Sybel's chapter on the North German dealings with Italy might be improved. He overrates the administra- tive and Parliamentary capacity of Baron Ricasoli, who, like Massimo d'Azeglio when the annexations began, re- coiled from those stratagems of politics and diplomacy without which, however much the moralist may deplore them, neither in this century nor in others, has empire ever been founded. Chivalry is not statesmanship, and there was truth in a remark of one of the high-minded Etrurian's warmest admirers,—" Ricasoli non ha la pelle ministeriale." The bent and habits of Cavour's old Piedmontese rival, Ratazzi, were no doubt more vulpine, but Sybel's way of writing him down is absurd.
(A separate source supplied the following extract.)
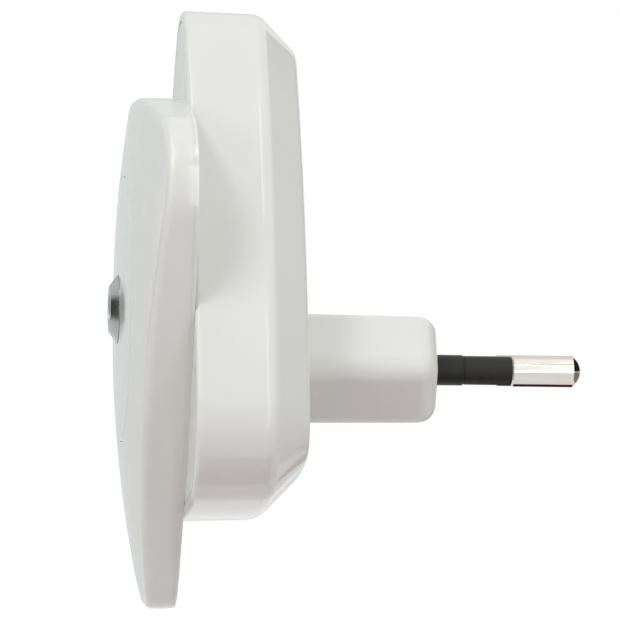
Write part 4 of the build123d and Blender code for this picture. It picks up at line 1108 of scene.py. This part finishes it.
def flat_sheet(scene, name, corners, material):
    """A sheet of the stage with four corners."""
    mesh = bpy.data.meshes.new(name)
    mesh.from_pydata(corners, [], [(0, 1, 2, 3)])
    mesh.materials.append(material)
    sheet = bpy.data.objects.new(name, mesh)
    scene.collection.objects.link(sheet)
    return sheet


def make_floor(scene, settings):
    """A wide floor, white to the camera, to glossy surfaces and through clear ones."""
    level = CAD_BOX[0].z - settings.floor_drop
    corners = [(FLOOR_REACH * i, FLOOR_REACH * j, level) for i, j in SQUARE]
    material, tree, shader = new_finish("Pale floor", FLOOR_COLOUR, roughness=0.8)[:3]
    glow = add_node(tree, "ShaderNodeEmission", {"Strength": FLOOR_GLOW})
    shares = {0: seen_directly(tree), 1: FLOOR_WHITE}
    factor = add_node(tree, "ShaderNodeMath", shares, operation="MULTIPLY").outputs[0]
    show_by_ray(tree, "Material Output", factor, shader, glow)
    floor = flat_sheet(scene, "floor", corners, material)


def make_surround(scene, settings):
    """White to the camera, to glossy surfaces and through clear ones; a plain level else."""
    world = bpy.data.worlds.new("Surround")
    world.use_nodes = True
    tree = world.node_tree
    white = {"Color": (1.0, 1.0, 1.0, 1.0), "Strength": 1.0}
    lit = set_inputs(tree, tree.nodes["Background"], {**white, "Strength": settings.surround})
    seen = add_node(tree, "ShaderNodeBackground", white)
    show_by_ray(tree, "World Output", seen_directly(tree), lit, seen)
    scene.world = world


def make_lamp(scene, settings, name, azimuth, elevation, distance, spans, glossy):
    """A soft lamp that gives its share of full light at the middle of the object."""
    lamp = bpy.data.lights.new(name, "AREA")
    lamp.shape = "RECTANGLE"
    lamp.size, lamp.size_y = spans
    lamp.energy = getattr(settings, name) * (pi * distance) ** 2
    holder = bpy.data.objects.new(name, lamp)
    back = look_direction(radians(azimuth), radians(elevation))
    holder.location = (CAD_BOX[0] + CAD_BOX[1]) / 2 + back * distance
    holder.rotation_mode = "QUATERNION"
    holder.rotation_quaternion = (-back).to_track_quat("-Z", "Y")
    holder.visible_camera = False
    holder.visible_glossy = glossy
    scene.collection.objects.link(holder)


def make_card(scene, name, faced, azimuth, elevation, distance, spans, rgb):
    """A flat card that faces a place and shows only in the object's gloss."""
    back = look_direction(radians(azimuth), radians(elevation))
    across = back.cross(Vector(UP)).normalized() * spans[0] / 2
    upright = across.cross(back).normalized() * spans[1] / 2
    centre = Vector(faced) + back * distance
    corners = [centre + across * i + upright * j for i, j in SQUARE]
    material, tree = new_finish(name, (0.0, 0.0, 0.0), roughness=1.0)[:2]
    glow = add_node(tree, "ShaderNodeEmission", {"Color": (*rgb, 1.0)})
    set_inputs(tree, tree.nodes["Material Output"], {"Surface": glow.outputs["Emission"]})
    card = flat_sheet(scene, name, corners, material)
    card.visible_camera = card.visible_diffuse = card.visible_shadow = False
    card.visible_transmission = card.visible_volume_scatter = False


def make_camera(scene, settings):
    """A camera at its azimuth and elevation round the target, rolled about its view."""
    camera = bpy.data.cameras.new("Camera")
    camera.lens = settings.lens
    camera.clip_start = 0.05
    camera.clip_end = 50.0
    holder = bpy.data.objects.new("Camera", camera)
    back = look_direction(settings.azimuth, settings.elevation)
    holder.location = Vector(settings.target) + back * settings.distance
    holder.rotation_mode = "QUATERNION"
    level = (-back).to_track_quat("-Z", "Y")
    holder.rotation_quaternion = Quaternion(back, settings.roll) @ level
    scene.collection.objects.link(holder)
    scene.camera = holder


# --- Panel and registration ---

PIECES = (
    NIGHTLIGHT_OT_rear_shell,
    NIGHTLIGHT_OT_front_panel,
    NIGHTLIGHT_OT_diffuser,
    NIGHTLIGHT_OT_rear_cover,
    NIGHTLIGHT_OT_lens,
    NIGHTLIGHT_OT_bezel,
    NIGHTLIGHT_OT_pins,
    NIGHTLIGHT_OT_sleeves,
    NIGHTLIGHT_OT_inner_parts,
    NIGHTLIGHT_OT_stage,
)


class NIGHTLIGHT_PT_sidebar(bpy.types.Panel):
    """Lists the night light's pieces."""

    bl_label = "Night light"
    bl_space_type = "VIEW_3D"
    bl_region_type = "UI"
    bl_category = "Night light"

    def draw(self, context):
        for piece in PIECES:
            self.layout.operator(piece.bl_idname)


CLASSES = (
    OutlineSizes, BoxSizes, PlateSizes, LensSizes, BezelSizes, PlugSizes, PinSizes,
    FinishColours, StageSettings, NightLight, *PIECES, NIGHTLIGHT_PT_sidebar,
)


def register():
    """Register the classes and hang the settings on the scene."""
    for item in CLASSES:
        bpy.utils.register_class(item)
    bpy.types.Scene.night_light = PointerProperty(type=NightLight)


def unregister():
    """Undo register."""
    del bpy.types.Scene.night_light
    for item in reversed(CLASSES):
        bpy.utils.unregister_class(item)


def main():
    """Build the night light and its stage."""
    register()
    bpy.ops.nightlight.rear_shell()
    bpy.ops.nightlight.front_panel()
    bpy.ops.nightlight.diffuser()
    bpy.ops.nightlight.rear_cover()
    bpy.ops.nightlight.lens()
    bpy.ops.nightlight.bezel()
    bpy.ops.nightlight.pins()
    bpy.ops.nightlight.sleeves()
    bpy.ops.nightlight.inner_parts()
    bpy.ops.nightlight.stage()


if __name__ == "__main__":
    main()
He says that Ratazzi was absolutely without any principle except that of seeking his own personal advantage, that he " liked dirty water better than clear," and was at once a hot Napoleonist and a mere toadying democrat. Nothing of the kind. If Ratazzi was devoid of the Catonic inflexibility of Ricasoli, he was by no means an intriguer of the Marlborough or Shrewsbury pattern. His public morals were, at worst, comparable to those of average English statesmanship of the Victorian age; the charges of political scoundrelism brought against him may fairly be classed with the similar judgments on Peel, Disraeli, and Mr. Gladstone. With Ratazzi's master, " through and through soldier, king, diplomat, and statesman," Sybel is more successful. Yet his Victor Emmanuel does not quite recall the King as he was in life, as he stands in equestrian dignity at Venice in suitable neighbourhood to the Colleoni of Verocchio and Lorenzo di Credi, and the St. George of Car- paccio, half condottiere, half knightly enthusiast, triumphant over the foreign dragon to the cry of " Fuori i barbari,—Savoia sempre avanti!" For the royal founder of German unity modern sculpture has also done its best, but neither in bronze nor marble has such_ worthy honour been paid to William I. as in the literary monument of Sybel.